Monday, February 15, 2010

Anthropology in the Public Imagination?

A few days ago a friend called me up and asked for help. It wasn't anything that important or serious, but it would have involved me lying to a third party, so I politely told my friend that I was uncomfortable with the situation.

At the time I got this phone call I happened to be in a public space and so naturally the people I was with asked me about the phone call. The favor my friend had asked me for wasn't anything private so I told the people I was with. The people I happened to be with weren't in anyway connected to any research I am doing, they were just some friends at the hostel, but they of course all know that I am an anthropologist and that I am in Taiwan to do research.

After telling them the story of the phone call they asked me why I had refused to lie. I thought the answer to that was obvious, but apparently not, so I explained to them why I felt uncomfortable with the situation which included ethical concerns about my behavior while in the field. To my horror someone then replied, "Yeah, but isn't that what you anthropologists do? You lie to get into a group and then study the people?"
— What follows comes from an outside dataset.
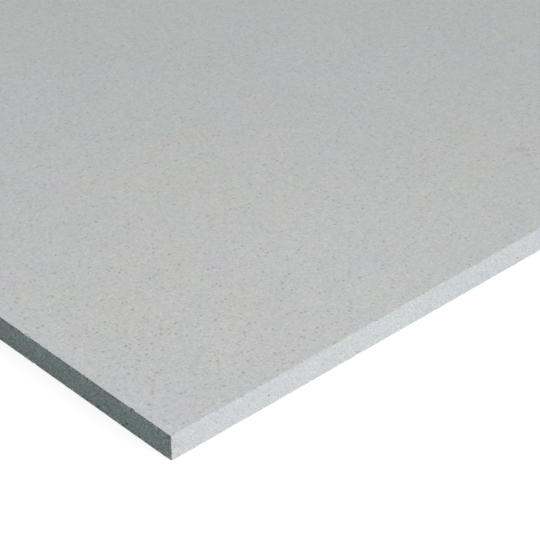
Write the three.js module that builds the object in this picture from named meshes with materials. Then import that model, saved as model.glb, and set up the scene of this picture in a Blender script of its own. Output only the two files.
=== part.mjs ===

I immediately went into defense mode and corrected this person's misconception, but what they said stuck in my brain. What gave them this idea? As far as I know I am the only anthropologist this person has met (I don't know if they have read any anthropological texts) and I all but wear a sandwich board explaining who I am and what I am doing here. I am so transparent about my intentions that I even explain it to people whom I have no intentions of involving in my research just in case.

A couple of days after this conversation I went back and asked this person where they had gotten this idea again. They said they didn't know.

Now I wonder, when I tell people I am working on an anthropology PhD, what does that mean to them?


  1. At a guess, I'd say the misconception comes from two things: 1. some people's mistrust in academia in general and 2. some people's mistrust in outsiders trying to impose policies or whatever onto local settings without an understanding of those settings or people.

    For the mistrust in academia, some people feel like we all theorize too much without relating theory to practice. This is why the term intellectual is also sometimes frowned upon.

    For outsider mistrust, historically there have been some anthropologists or social scientists who have done exactly the act that makes people mistrustful. It probably doesn't help that you're white, as colonialism and missionary work, while not the same thing, probably adds to the mistrust.

    Dispelling the misconception is good work. I'm glad you're modeling ethical behavior and being transparent. :)

  2. Good points Mark, although you made me realize I left out an important piece of information in my post. The people I was with at the time the comment was made were all white college educated anglophones (American, Canadian, British). So while the mistrust in academia is still a plausible explanation, I wasn't exactly an outsider within this group of expats.

    Your post did make me reconsider some of the difficulties I have had with making friends with locals, however. In previous posts I have talked about gamer shame as a possible stumbling block with my research here in Taiwan, but I should also be looking at my position as an outsider here as another issue to contend with. Not that I didn't realize this before, but at this point it is hard for me to tell how much of my problem is gamer shame and how much of it is my status as a foreigner here. Taiwan, like so many other places, has a history of immigrations and invasions, but I think that issue is big enough that perhaps I need a separate blog post just for that.